Repite a menudo y reza este versículo del salmo:

«Aclamad a Dios, nuestra fuerza» (v. 2a).

e) Para la lectura espiritual

«Habla, Señor, que tu siervo escucha» (1 Sm 3,10): estas palabras expresan bien el hecho de que la escucha, según la revelación judeo-cristiana, es la actitud fundamental de la oración. Para la Biblia, Dios es ante todo el que habla, y este hablar originario de Dios hace del creyente alguien llamado a escuchar.

En consecuencia, el verdadero orante es alguien que escucha. Por eso, «escuchar es mejor que los sacrificios» (1 Sm 15,22), es decir, mejor que cualquier otra relación entre Dios y el hombre que se base en el frágil fundamento de la iniciativa humana. Si la oración es un diálogo que expresa la relación entre Dios y el hombre, la escucha eso que introduce el hombre en la relación, en la alianza, en la pertenencia recíproca: «Si escucháis mi voz, yo seré vuestro Dios y vosotros seréis mi pueblo» (Jr 7,23). Comprendemos así por qué toda la Escritura está atravesada por el mandamiento de la escucha: gracias a ella es como entramos en la vida de Dios; más aún, permitimos a Dios entrar en nuestra vida. De la escucha («Escucha, Israel») nace el conocimiento de Dios («El Señor es uno»), y del conocimiento el amor («Amarás al Señor»).
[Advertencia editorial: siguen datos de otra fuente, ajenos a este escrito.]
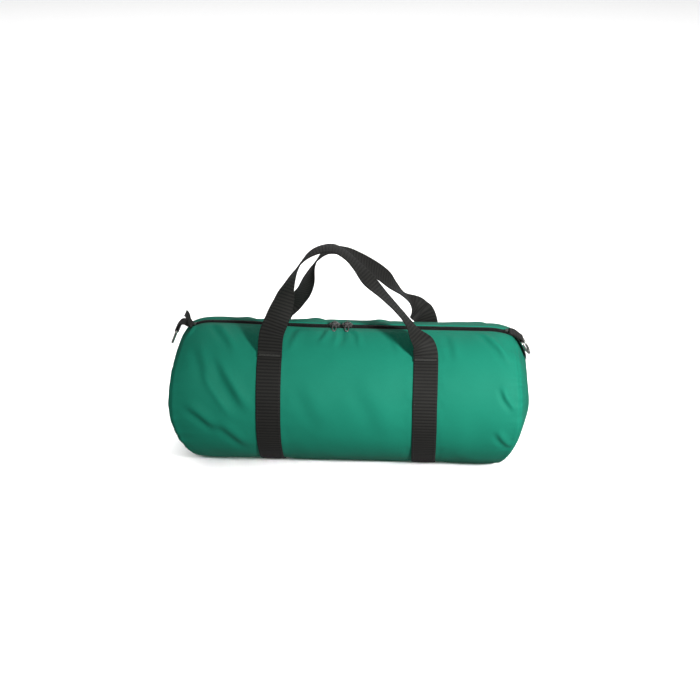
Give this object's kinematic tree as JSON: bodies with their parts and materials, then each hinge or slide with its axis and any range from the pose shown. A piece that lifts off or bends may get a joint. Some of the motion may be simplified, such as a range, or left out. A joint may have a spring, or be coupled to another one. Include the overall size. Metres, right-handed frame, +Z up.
{
  "type": "telescope carry case",
  "caption": "Padded barrel-shaped carry case for a small telescope tube, with a two-way zipper along the top, webbing bands, twin handles and end D-rings.",
  "frame": {"origin": "on the floor under the middle of the case, the bottom centre of its box", "axes": "+X along the barrel towards the right end seen from the front, -Y the front, +Z up"},
  "size_m": [0.5746, 0.2278, 0.3584],
  "materials": {
    "shell_fabric": "teal green woven nylon, lightly coated, soft satin",
    "padding": "closed-cell foam sheet, between the shell and the lining",
    "lining": "black woven lining",
    "binding": "black twill seam binding tape",
    "webbing": "black-brown ribbed nylon webbing",
    "zip_tape": "black woven zipper tape",
    "zip_coil": "black nylon coil",
    "black_metal": "black painted zinc, worn bright at the edges",
    "steel": "nickel-plated steel wire"
  },
  "bodies": {
    "case": {"barrel_shell": "shell_fabric", "barrel_foam": "padding", "barrel_lining": "lining", "left_end_shell": "shell_fabric", "left_end_foam": "padding", "left_end_lining": "lining", "left_seam_binding": "binding", "left_zip_end": "zip_tape", "left_zip_stop": "black_metal", "left_band": "webbing", "left_ring_tab": "webbing", "right_end_shell": "shell_fabric", "right_end_foam": "padding", "right_end_lining": "lining", "right_seam_binding": "binding", "right_zip_end": "zip_tape", "right_zip_stop": "black_metal", "right_band": "webbing", "right_ring_tab": "webbing"},
    "front_lip": {"front_lip_shell": "shell_fabric", "front_lip_foam": "padding", "front_lip_lining": "lining", "front_zip_tape": "zip_tape", "front_zip_coil": "zip_coil", "front_left_tack": "webbing", "front_right_tack": "webbing"},
    "rear_lip": {"rear_lip_shell": "shell_fabric", "rear_lip_foam": "padding", "rear_lip_lining": "lining", "rear_zip_tape": "zip_tape", "rear_zip_coil": "zip_coil", "rear_left_tack": "webbing", "rear_right_tack": "webbing"},
    "front_handle": {"front_handle": "webbing"},
    "rear_handle": {"rear_handle": "webbing"},
    "left_slider": {"left_slider": "black_metal"},
    "right_slider": {"right_slider": "black_metal"},
    "left_pull": {"left_pull": "black_metal"},
    "right_pull": {"right_pull": "black_metal"},
    "left_ring": {"left_d_ring": "steel"},
    "right_ring": {"right_d_ring": "steel"}
  },
  "joints": [
    {"name": "front_lip_fold", "type": "hinge", "parent": "case", "child": "front_lip", "pos_m": [0, -0.07628, 0.19172], "axis": [1, 0, 0], "range_deg": [0, 45]},
    {"name": "rear_lip_fold", "type": "hinge", "parent": "case", "child": "rear_lip", "pos_m": [0, 0.07628, 0.19172], "axis": [-1, 0, 0], "range_deg": [0, 45]},
    {"name": "left_slider_slide", "type": "slide", "parent": "front_lip", "child": "left_slider", "axis": [-1, 0, 0], "range_m": [0, 0.171]},
    {"name": "right_slider_slide", "type": "slide", "parent": "front_lip", "child": "right_slider", "axis": [1, 0, 0], "range_m": [0, 0.199]},
    {"name": "front_handle_swing", "type": "hinge", "parent": "front_lip", "child": "front_handle", "pos_m": [0, -0.06654, 0.19858], "axis": [1, 0, 0], "range_deg": [0, 70]},
    {"name": "rear_handle_swing", "type": "hinge", "parent": "rear_lip", "child": "rear_handle", "pos_m": [0, 0.06654, 0.19858], "axis": [-1, 0, 0], "range_deg": [0, 70]},
    {"name": "left_pull_swing", "type": "hinge", "parent": "left_slider", "child": "left_pull", "pos_m": [-0.024, 0, 0.2253], "axis": [-1, 0, 0], "range_deg": [0, 150]},
    {"name": "right_pull_swing", "type": "hinge", "parent": "right_slider", "child": "right_pull", "pos_m": [-0.004, 0, 0.2253], "axis": [-1, 0, 0], "range_deg": [0, 150]},
    {"name": "left_ring_swing", "type": "hinge", "parent": "case", "child": "left_ring", "pos_m": [-0.2755, 0, 0.2095], "axis": [0, 1, 0], "range_deg": [0, 150]},
    {"name": "right_ring_swing", "type": "hinge", "parent": "case", "child": "right_ring", "pos_m": [0.2712, 0, 0.2024], "axis": [0, -1, 0], "range_deg": [0, 150]}
  ],
  "couplings": [
    {"joint": "rear_lip_fold", "follows": "front_lip_fold", "ratio": 1},
    {"joint": "left_slider_slide", "follows": "front_lip_fold", "m_per_rad": 0.21772},
    {"joint": "right_slider_slide", "follows": "front_lip_fold", "m_per_rad": 0.25337}
  ]
}
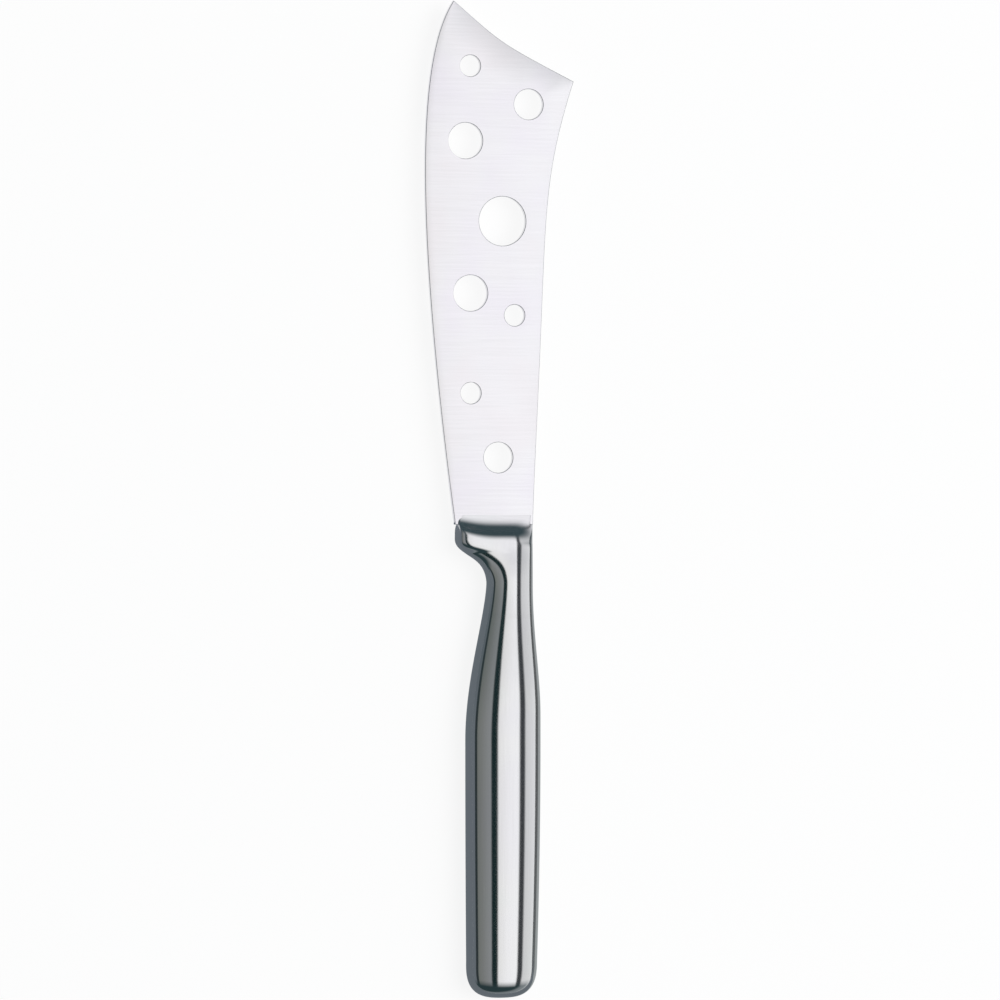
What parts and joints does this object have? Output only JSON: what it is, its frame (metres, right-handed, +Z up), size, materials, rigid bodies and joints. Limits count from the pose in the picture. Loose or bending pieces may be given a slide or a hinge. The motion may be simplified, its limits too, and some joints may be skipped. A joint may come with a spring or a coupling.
{
  "type": "cheese knife",
  "caption": "Flat cheese knife with a pierced blade, a slanting hollowed end, a bolster with a finger guard and a hollow oval steel handle.",
  "frame": {"origin": "middle of the knife's length and reach, on the surface that the handle lies on", "axes": "+Y from the butt of the handle towards the blade's first point, +X from the cutting edge towards the spine, +Z up and square to the flat of the blade"},
  "size_m": [0.0376, 0.24, 0.011],
  "materials": {
    "blade_steel": "fine polish with faint cross grinding lines",
    "handle_steel": "satin brushed along the handle",
    "weld_steel": "weld bead ground flush and brushed over",
    "cement": "hard resin filler, matt"
  },
  "bodies": {
    "root": {"blade": "blade_steel", "blade_weld": "weld_steel", "bolster": "handle_steel", "neck_weld": "weld_steel", "handle_shell_top": "handle_steel", "handle_shell_bottom": "handle_steel", "seam_weld": "weld_steel", "tang_cement": "cement"}
  },
  "joints": []
}
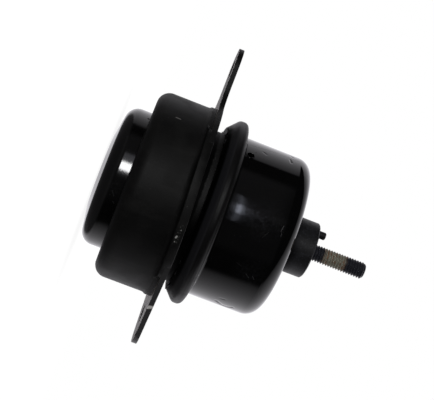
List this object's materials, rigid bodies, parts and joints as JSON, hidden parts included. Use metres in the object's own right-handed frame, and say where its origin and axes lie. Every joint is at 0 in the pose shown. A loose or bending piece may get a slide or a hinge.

La escucha es engendradora: nosotros nacemos de la escucha. La escucha es lo que nos introduce en la relación de filialidad con el Padre, y no es casual que el Nuevo Testamento indique que es Jesús, el Hijo, Palabra hecha carne, el que debe ser escuchado: «¡Escuchadle!», dice la voz de la nube en el monte de la transfiguración señalando a Jesús (cf. Mc 9,7). Escuchando al Hijo entramos en relación con Dios y podemos dirigirnos a él en la fe diciendo: «Abba» (Rom 8,15; Gál 4,6), «Padre nuestro» (Mt 6,9). Escuchando al Hijo somos engendrados como hijos. Con la escucha, la Palabra eficaz y el Espíritu recreador de Dios penetran en el creyente, convirtiéndose en él en principio de transfiguración, de configuración con Cristo (E. Bianchi, Le parole della spiritualitá, Milán 1999, 109-111).